After the OPM’s announcement, Bishop Laish Boyd, bishop of the Anglican diocese of the Bahamas and Turks and Caicos, as well as Archbishop Patrick Pinder, Catholic archbishop of Nassau, announced Anglican and Catholic churches will not resume services at this time.
“It is wise to proceed with caution and to ensure that each step forward is firmly planted,” Bishop Boyd said.
Archbishop Pinder said the Catholic church needs time to assess and work out how best to “resume liturgical life given the specific conditions stipulated.”
Bishop Delton Fernander, head of the Bahamas Christian Council, suggested church officials were surprised by Dr Minnis’ prohibition against communion.
“We’ve written to the Prime Minister so we were taken aback with some of the statements in the order which we already addressed with the Catholic and Anglican denominations,” he said, adding the rule against communion “was really challenging for us.”
“Some denominations use disposables (when having communion),” he said. “You get your all-in-one and you take the communion and discard it and there is no need to touch it or handle it. It’s created to be sterile and it is sealed and broken only by the person partaking in communion. In denominations where they share a cup that has been discontinued so some of the concerns they thought they had about the church, the church has already advanced.”

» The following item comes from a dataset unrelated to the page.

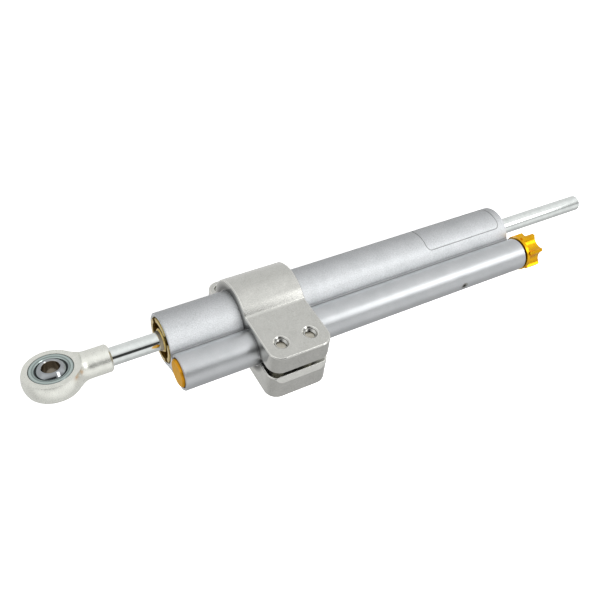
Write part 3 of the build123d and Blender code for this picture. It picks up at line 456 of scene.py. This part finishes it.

Ryan Brown, the son of Apostle Leon Wallace, pastor of the Voice of Deliverance Church, said the drive-up service is for the moment the best of a difficult situation, noting that not even 20 percent of his church’s members showed up for yesterday’s service.
“We still have to practice social distancing and stuff like that,” he said. “People want hope and they want kind of a normalcy and this is the best we can do so the fact that people can still get that message of hope is good. We try to accommodate folks in any way that we can.”
Vernita Josey, member of the Commonwealth Mission Baptist Church in Elizabeth Estates, said she is praying for the day she can fellowship with Christians in her church again.
“We don’t really like this but it’s the law of the land, it’s what the highest authority says we have to do and we’re not going to let anything stop us,” she said. “We’ll worship no matter what.”
For her, attending drive-up service is better than watching via Zoom or Facebook.
“Sometimes my internet freaks out on a Sunday morning and I’ve been missing some of the worship time. Now I’m here I can hear everything so I give God praise for that.”